§ **Goal**
Starting at the top of the entries, restate word for word each line up to and including the one with "extensionExposed = 30.8".

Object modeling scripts
+--
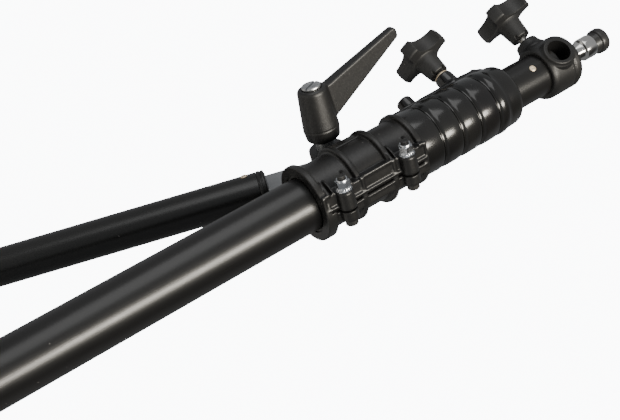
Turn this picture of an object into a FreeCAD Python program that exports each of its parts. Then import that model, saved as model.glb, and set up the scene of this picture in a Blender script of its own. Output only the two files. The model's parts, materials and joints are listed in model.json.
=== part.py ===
import FreeCAD, Part
import math
import os

# Convertible boom stand: three bent legs, a three-section column, a two-way clamp
# on top and a telescopic boom through the clamp.  Millimetres, +Z up.
#
# Boom parts are drawn in the boom's own frame: x along the boom towards its head,
# y down through the parting plane of the clamp, z towards the pivot bolt.
# Stand parts are drawn about the column's axis, with z = 0 on the floor.

Vector = FreeCAD.Vector
AXIS_X = Vector(1, 0, 0)
AXIS_Y = Vector(0, 1, 0)
AXIS_Z = Vector(0, 0, 1)

# ---- driving dimensions -------------------------------------------------------

# telescopic tubes, from the widest to the narrowest
largeTubeRadius = 17.5
middleTubeRadius = 15.0
smallTubeRadius = 12.5
tubeWall = 1.5
slideGap = 0.3
turnGap = 0.3
fixedGap = 0.1
faceGap = 0.2
pinGap = 0.08

# stand
pivotHeight = 1250.0
columnBottom = 104.0
columnLength = 640.0
middleTubeLength = 620.0
topTubeExposed = 335.0
topTubeInside = 275.0
guideLength = 24.0
guideRing = 3.0
guideWall = 0.5

# legs
legTubeRadius = 12.5
legFootRadius = 400.0
legBendRadius = 90.0
legSlope = 38.0
legHubHeight = 32.0
legHubWall = 7.0
legSocketLength = 30.0
legEndHeight = 15.0
hubWasherThickness = 3.0
footWall = 3.2
footLength = 38.0

# boom
boomFoldAngle = 23.8
boomTailLength = 770.0
boomTubeMouth = 150.0
extensionInside = 600.0
extensionExposed = 30.8

# clamp sleeve
sleeveStart = 3.0
sleeveEnd = 82.5
linerThickness = 1.5
sleeveWall = 2.2
ribHeight = 3.4
ribWidth = 3.6
ribStations = (32.0, 56.0)
partingGap = 1.2
boltStations = (18.0, 66.0)
boltOffset = 26.0
boltRadius = 2.5
boltHeadRadius = 4.0
boltBossRadius = 5.7
upperBossHeight = 12.6
lowerBossHeight = 8.0
upperLugHeight = 11.4
lowerLugHeight = 7.0
lugReach = 2.4
backLugHeight = 3.6

# pivot, tongue and lever
pivotStation = 46.0
pivotOffset = 35.0
tongueCentre = 9.0
tongueThickness = 8.0
tongueEndRadius = 11.0
tongueLength = 44.0
frictionDiscThickness = 0.8
earRadius = 12.0
upperEarTop = 8.0
lowerEarThickness = 8.0
pivotBoltRadius = 4.0
spacerRadius = 6.5
leverHubBottom = 16.0
leverHubHeight = 35.5
leverHubBaseRadius = 12.0
leverHubTopRadius = 9.8
leverReach = 70.0
leverRise = 13.0
leverTipDepth = 7.0
leverWidth = 8.0
insertRadius = 6.6
leverLift = 6.0
leverScrewDepth = 12.0
leverScrewRadius = 6.4
leverScrewHead = 2.4
leverShoulderThickness = 3.0

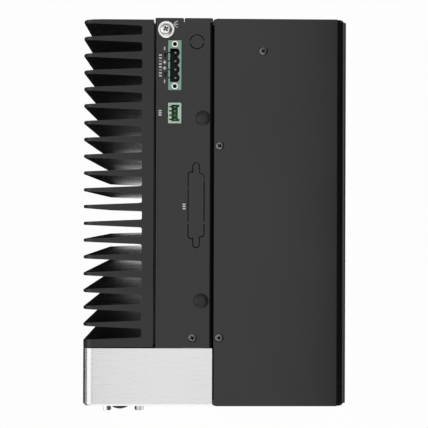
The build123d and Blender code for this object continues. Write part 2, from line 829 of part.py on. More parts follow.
+--
§ **Solution below**
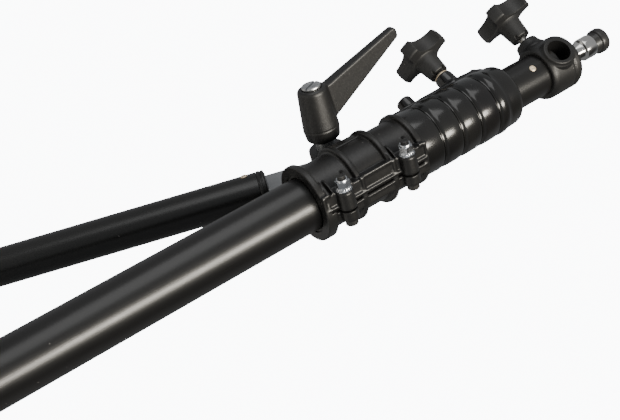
Turn this picture of an object into a FreeCAD Python program that exports each of its parts. Then import that model, saved as model.glb, and set up the scene of this picture in a Blender script of its own. Output only the two files. The model's parts, materials and joints are listed in model.json.
=== part.py ===
import FreeCAD, Part
import math
import os

# Convertible boom stand: three bent legs, a three-section column, a two-way clamp
# on top and a telescopic boom through the clamp.  Millimetres, +Z up.
#
# Boom parts are drawn in the boom's own frame: x along the boom towards its head,
# y down through the parting plane of the clamp, z towards the pivot bolt.
# Stand parts are drawn about the column's axis, with z = 0 on the floor.

Vector = FreeCAD.Vector
AXIS_X = Vector(1, 0, 0)
AXIS_Y = Vector(0, 1, 0)
AXIS_Z = Vector(0, 0, 1)

# ---- driving dimensions -------------------------------------------------------

# telescopic tubes, from the widest to the narrowest
largeTubeRadius = 17.5
middleTubeRadius = 15.0
smallTubeRadius = 12.5
tubeWall = 1.5
slideGap = 0.3
turnGap = 0.3
fixedGap = 0.1
faceGap = 0.2
pinGap = 0.08

# stand
pivotHeight = 1250.0
columnBottom = 104.0
columnLength = 640.0
middleTubeLength = 620.0
topTubeExposed = 335.0
topTubeInside = 275.0
guideLength = 24.0
guideRing = 3.0
guideWall = 0.5

# legs
legTubeRadius = 12.5
legFootRadius = 400.0
legBendRadius = 90.0
legSlope = 38.0
legHubHeight = 32.0
legHubWall = 7.0
legSocketLength = 30.0
legEndHeight = 15.0
hubWasherThickness = 3.0
footWall = 3.2
footLength = 38.0

# boom
boomFoldAngle = 23.8
boomTailLength = 770.0
boomTubeMouth = 150.0
extensionInside = 600.0
extensionExposed = 30.8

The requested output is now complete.